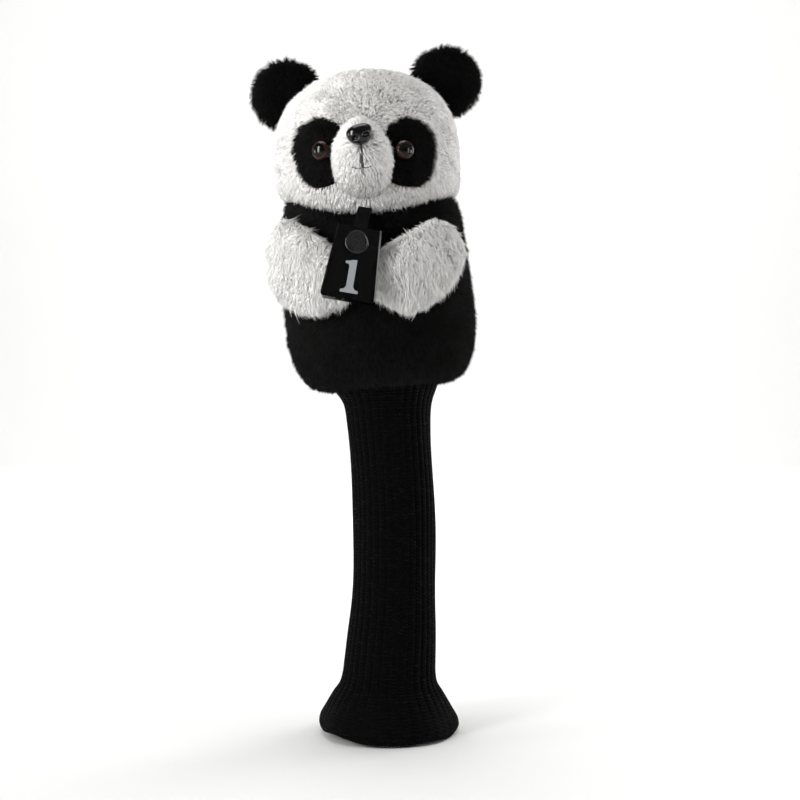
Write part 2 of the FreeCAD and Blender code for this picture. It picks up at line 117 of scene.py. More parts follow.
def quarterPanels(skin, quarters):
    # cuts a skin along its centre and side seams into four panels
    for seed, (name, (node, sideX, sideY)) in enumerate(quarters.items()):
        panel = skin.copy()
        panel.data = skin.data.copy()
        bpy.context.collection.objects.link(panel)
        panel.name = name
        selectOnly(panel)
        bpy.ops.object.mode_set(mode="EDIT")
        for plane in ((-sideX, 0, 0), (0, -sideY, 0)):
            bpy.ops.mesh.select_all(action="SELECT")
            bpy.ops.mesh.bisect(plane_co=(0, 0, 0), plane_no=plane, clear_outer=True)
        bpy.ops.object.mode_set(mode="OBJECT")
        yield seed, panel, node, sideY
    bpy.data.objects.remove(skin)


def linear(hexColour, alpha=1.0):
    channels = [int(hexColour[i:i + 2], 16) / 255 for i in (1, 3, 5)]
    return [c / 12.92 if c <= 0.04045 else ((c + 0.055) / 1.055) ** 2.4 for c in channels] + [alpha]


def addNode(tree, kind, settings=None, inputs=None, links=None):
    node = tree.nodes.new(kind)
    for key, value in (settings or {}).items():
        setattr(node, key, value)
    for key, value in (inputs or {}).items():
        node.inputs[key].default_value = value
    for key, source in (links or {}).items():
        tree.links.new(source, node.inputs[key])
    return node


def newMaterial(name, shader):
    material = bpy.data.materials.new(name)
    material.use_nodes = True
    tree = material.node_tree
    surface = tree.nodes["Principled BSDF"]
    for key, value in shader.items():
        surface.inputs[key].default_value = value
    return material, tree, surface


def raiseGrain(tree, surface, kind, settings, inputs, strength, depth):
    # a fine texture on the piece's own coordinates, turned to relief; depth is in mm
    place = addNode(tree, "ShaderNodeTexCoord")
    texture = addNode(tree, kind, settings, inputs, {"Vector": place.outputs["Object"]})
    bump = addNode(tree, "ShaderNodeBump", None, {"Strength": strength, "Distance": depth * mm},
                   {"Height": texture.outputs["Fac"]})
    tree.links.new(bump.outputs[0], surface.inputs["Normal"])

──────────

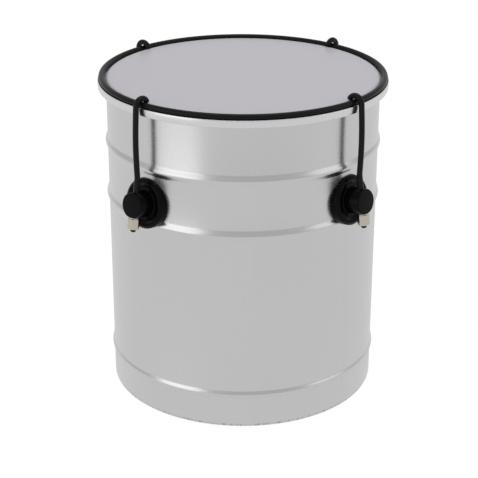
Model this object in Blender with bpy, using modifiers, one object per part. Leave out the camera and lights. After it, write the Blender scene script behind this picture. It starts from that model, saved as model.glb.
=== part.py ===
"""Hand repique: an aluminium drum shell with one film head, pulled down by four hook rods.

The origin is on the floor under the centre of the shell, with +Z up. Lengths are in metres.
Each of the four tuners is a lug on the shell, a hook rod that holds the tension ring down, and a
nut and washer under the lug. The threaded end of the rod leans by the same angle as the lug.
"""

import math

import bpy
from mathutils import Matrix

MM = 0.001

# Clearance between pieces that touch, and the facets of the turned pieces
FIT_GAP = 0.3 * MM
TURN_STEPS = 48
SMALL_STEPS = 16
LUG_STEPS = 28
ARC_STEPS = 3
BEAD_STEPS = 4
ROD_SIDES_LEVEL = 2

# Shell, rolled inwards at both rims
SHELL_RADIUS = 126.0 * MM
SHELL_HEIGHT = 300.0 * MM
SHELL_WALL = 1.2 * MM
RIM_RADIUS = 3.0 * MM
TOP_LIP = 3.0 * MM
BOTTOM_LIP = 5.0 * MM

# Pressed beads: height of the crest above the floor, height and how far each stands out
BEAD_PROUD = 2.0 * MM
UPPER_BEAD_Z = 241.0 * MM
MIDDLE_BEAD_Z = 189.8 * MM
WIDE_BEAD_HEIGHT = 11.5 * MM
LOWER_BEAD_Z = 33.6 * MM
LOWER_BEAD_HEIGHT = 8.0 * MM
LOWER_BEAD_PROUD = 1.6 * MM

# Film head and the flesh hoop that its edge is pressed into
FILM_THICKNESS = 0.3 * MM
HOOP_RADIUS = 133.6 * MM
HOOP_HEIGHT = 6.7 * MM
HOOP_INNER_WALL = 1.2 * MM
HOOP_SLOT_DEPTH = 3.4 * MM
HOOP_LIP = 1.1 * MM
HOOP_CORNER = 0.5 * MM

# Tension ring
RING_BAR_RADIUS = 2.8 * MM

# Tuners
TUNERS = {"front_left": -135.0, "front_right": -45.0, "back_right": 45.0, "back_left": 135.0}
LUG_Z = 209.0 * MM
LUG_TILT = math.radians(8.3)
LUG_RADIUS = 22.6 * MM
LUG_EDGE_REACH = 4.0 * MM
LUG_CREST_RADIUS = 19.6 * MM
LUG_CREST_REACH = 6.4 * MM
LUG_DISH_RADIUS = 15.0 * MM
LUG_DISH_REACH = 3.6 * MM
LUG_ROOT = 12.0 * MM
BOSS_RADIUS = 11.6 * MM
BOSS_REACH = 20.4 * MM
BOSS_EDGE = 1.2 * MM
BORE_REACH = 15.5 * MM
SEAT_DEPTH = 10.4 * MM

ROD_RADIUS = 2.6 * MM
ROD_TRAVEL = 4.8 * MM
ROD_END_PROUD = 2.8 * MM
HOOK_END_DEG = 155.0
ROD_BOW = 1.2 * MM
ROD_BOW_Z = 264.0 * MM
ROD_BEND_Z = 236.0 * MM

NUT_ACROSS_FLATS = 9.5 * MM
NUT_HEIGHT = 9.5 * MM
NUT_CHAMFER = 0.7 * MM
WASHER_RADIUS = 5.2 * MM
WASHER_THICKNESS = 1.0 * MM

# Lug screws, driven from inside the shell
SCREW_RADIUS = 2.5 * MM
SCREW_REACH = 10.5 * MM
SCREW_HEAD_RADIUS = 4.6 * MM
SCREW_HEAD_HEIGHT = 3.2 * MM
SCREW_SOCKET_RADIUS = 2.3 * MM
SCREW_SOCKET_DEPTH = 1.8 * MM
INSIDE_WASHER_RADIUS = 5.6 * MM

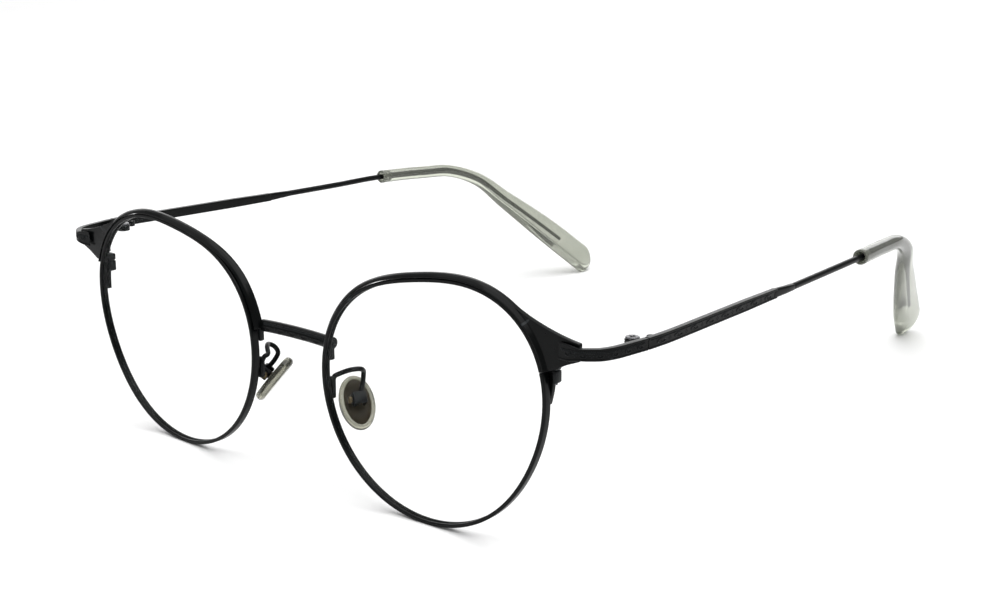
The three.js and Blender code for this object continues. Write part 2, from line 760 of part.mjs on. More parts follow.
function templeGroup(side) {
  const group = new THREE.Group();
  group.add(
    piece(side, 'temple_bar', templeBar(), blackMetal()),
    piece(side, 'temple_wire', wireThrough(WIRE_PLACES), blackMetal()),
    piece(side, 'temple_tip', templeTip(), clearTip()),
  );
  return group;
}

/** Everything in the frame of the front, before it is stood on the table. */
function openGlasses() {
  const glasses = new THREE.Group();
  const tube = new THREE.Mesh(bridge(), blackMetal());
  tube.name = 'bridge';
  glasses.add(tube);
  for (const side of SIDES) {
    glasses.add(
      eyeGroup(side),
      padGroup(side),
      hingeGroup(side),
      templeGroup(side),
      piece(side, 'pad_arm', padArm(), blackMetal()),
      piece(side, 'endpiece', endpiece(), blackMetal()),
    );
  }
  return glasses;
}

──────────

Repeat these lines exactly and nothing more: the one containing "Write part 2 of", the one containing "return [c /", and all the lines between.

→ Correct response
Write part 2 of the FreeCAD and Blender code for this picture. It picks up at line 117 of scene.py. More parts follow.
def quarterPanels(skin, quarters):
    # cuts a skin along its centre and side seams into four panels
    for seed, (name, (node, sideX, sideY)) in enumerate(quarters.items()):
        panel = skin.copy()
        panel.data = skin.data.copy()
        bpy.context.collection.objects.link(panel)
        panel.name = name
        selectOnly(panel)
        bpy.ops.object.mode_set(mode="EDIT")
        for plane in ((-sideX, 0, 0), (0, -sideY, 0)):
            bpy.ops.mesh.select_all(action="SELECT")
            bpy.ops.mesh.bisect(plane_co=(0, 0, 0), plane_no=plane, clear_outer=True)
        bpy.ops.object.mode_set(mode="OBJECT")
        yield seed, panel, node, sideY
    bpy.data.objects.remove(skin)


def linear(hexColour, alpha=1.0):
    channels = [int(hexColour[i:i + 2], 16) / 255 for i in (1, 3, 5)]
    return [c / 12.92 if c <= 0.04045 else ((c + 0.055) / 1.055) ** 2.4 for c in channels] + [alpha]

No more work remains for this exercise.